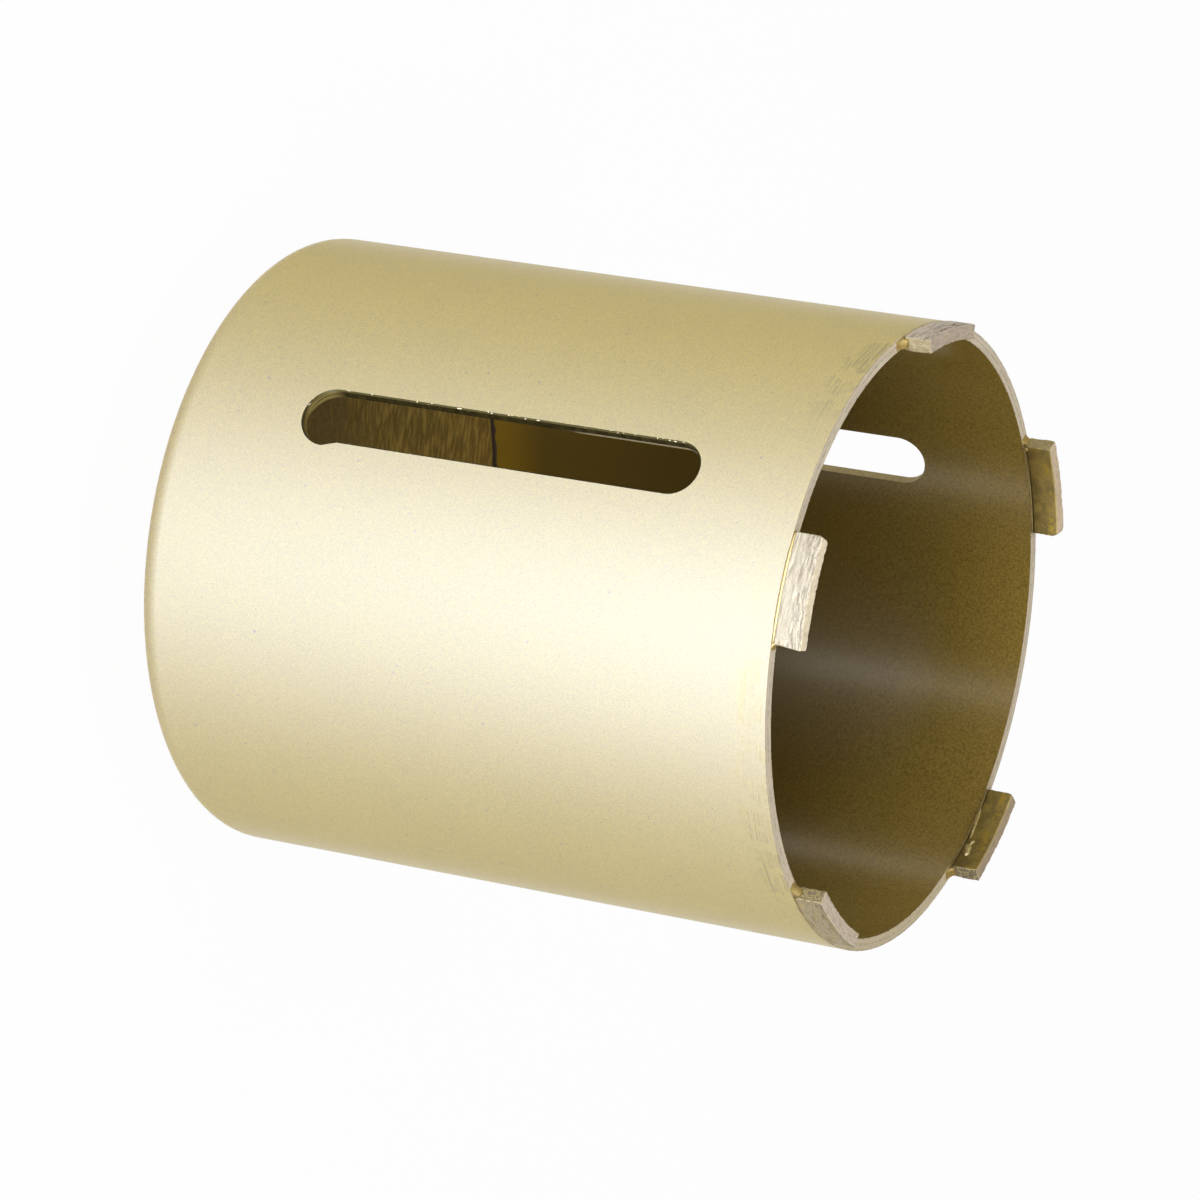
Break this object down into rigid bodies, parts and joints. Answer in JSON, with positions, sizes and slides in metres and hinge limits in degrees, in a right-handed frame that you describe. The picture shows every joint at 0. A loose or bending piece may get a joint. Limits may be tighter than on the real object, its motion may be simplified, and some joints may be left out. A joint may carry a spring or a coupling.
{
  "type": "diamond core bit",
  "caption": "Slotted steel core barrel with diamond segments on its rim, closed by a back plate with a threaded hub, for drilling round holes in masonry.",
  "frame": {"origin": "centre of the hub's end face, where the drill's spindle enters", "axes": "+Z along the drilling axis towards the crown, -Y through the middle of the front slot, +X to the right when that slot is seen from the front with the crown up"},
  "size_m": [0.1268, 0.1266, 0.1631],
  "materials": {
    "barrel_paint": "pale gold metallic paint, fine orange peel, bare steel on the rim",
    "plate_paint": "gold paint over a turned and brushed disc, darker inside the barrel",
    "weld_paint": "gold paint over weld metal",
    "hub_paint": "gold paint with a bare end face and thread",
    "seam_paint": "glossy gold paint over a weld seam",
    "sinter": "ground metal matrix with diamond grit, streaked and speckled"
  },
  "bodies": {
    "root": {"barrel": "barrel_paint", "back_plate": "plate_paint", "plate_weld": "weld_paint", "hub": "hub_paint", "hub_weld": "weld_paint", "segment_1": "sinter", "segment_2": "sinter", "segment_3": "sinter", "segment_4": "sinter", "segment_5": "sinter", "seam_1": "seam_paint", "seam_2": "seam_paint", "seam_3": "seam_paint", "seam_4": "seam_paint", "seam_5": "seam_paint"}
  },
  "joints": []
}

◇ ◇ ◇ ◇ ◇

* **INSTRUCTIONS FOR THE TASK**
Write the material out again word for word.

* **WRITTEN REPLY**
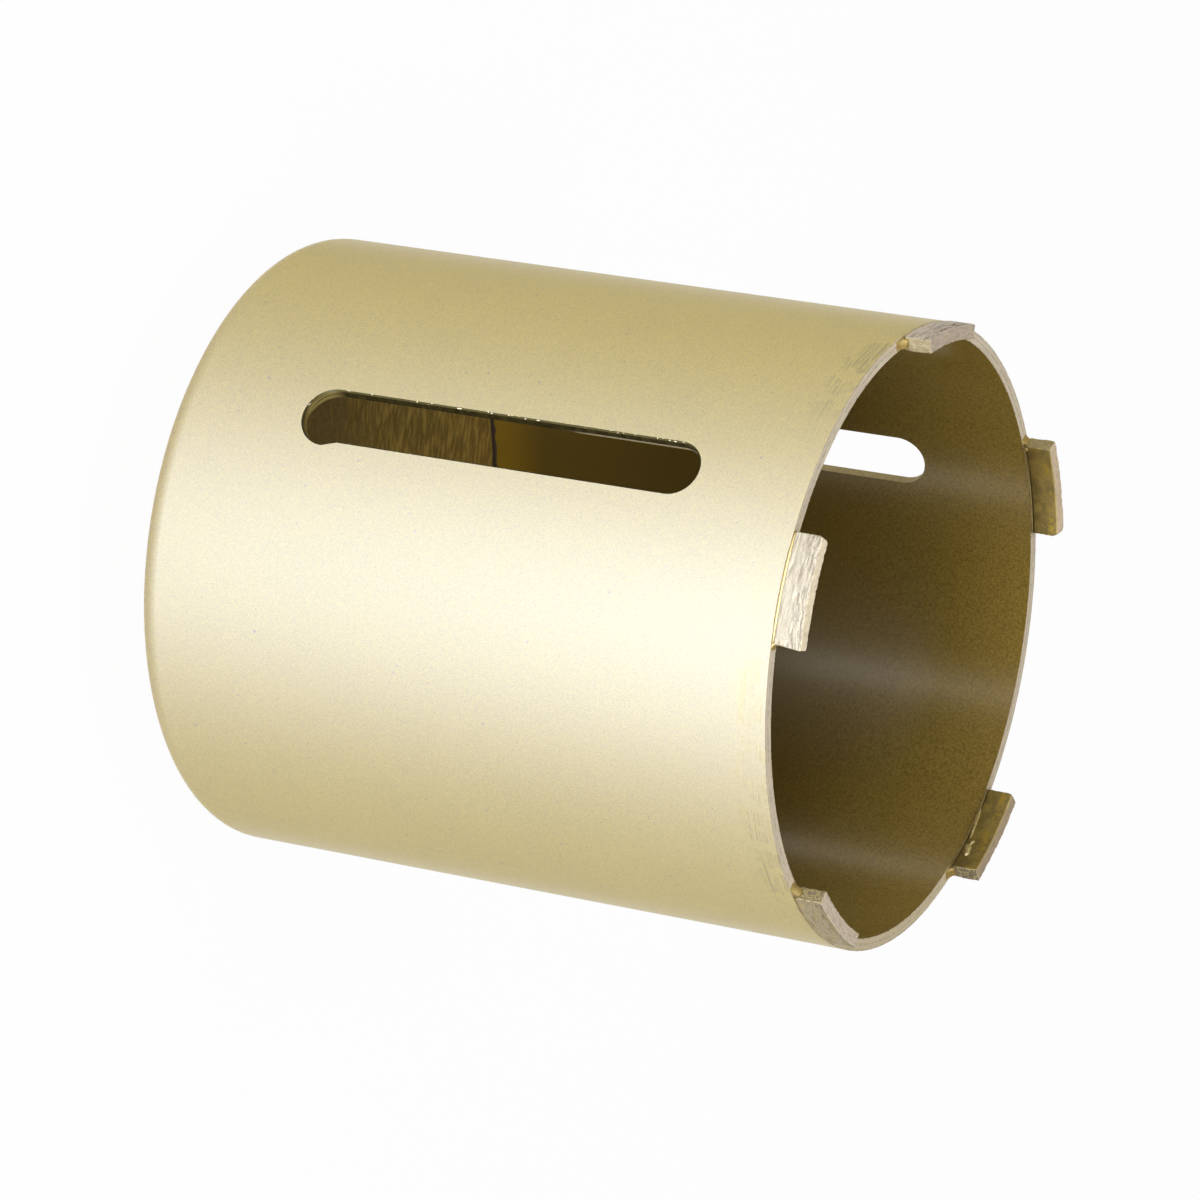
Break this object down into rigid bodies, parts and joints. Answer in JSON, with positions, sizes and slides in metres and hinge limits in degrees, in a right-handed frame that you describe. The picture shows every joint at 0. A loose or bending piece may get a joint. Limits may be tighter than on the real object, its motion may be simplified, and some joints may be left out. A joint may carry a spring or a coupling.
{
  "type": "diamond core bit",
  "caption": "Slotted steel core barrel with diamond segments on its rim, closed by a back plate with a threaded hub, for drilling round holes in masonry.",
  "frame": {"origin": "centre of the hub's end face, where the drill's spindle enters", "axes": "+Z along the drilling axis towards the crown, -Y through the middle of the front slot, +X to the right when that slot is seen from the front with the crown up"},
  "size_m": [0.1268, 0.1266, 0.1631],
  "materials": {
    "barrel_paint": "pale gold metallic paint, fine orange peel, bare steel on the rim",
    "plate_paint": "gold paint over a turned and brushed disc, darker inside the barrel",
    "weld_paint": "gold paint over weld metal",
    "hub_paint": "gold paint with a bare end face and thread",
    "seam_paint": "glossy gold paint over a weld seam",
    "sinter": "ground metal matrix with diamond grit, streaked and speckled"
  },
  "bodies": {
    "root": {"barrel": "barrel_paint", "back_plate": "plate_paint", "plate_weld": "weld_paint", "hub": "hub_paint", "hub_weld": "weld_paint", "segment_1": "sinter", "segment_2": "sinter", "segment_3": "sinter", "segment_4": "sinter", "segment_5": "sinter", "seam_1": "seam_paint", "seam_2": "seam_paint", "seam_3": "seam_paint", "seam_4": "seam_paint", "seam_5": "seam_paint"}
  },
  "joints": []
}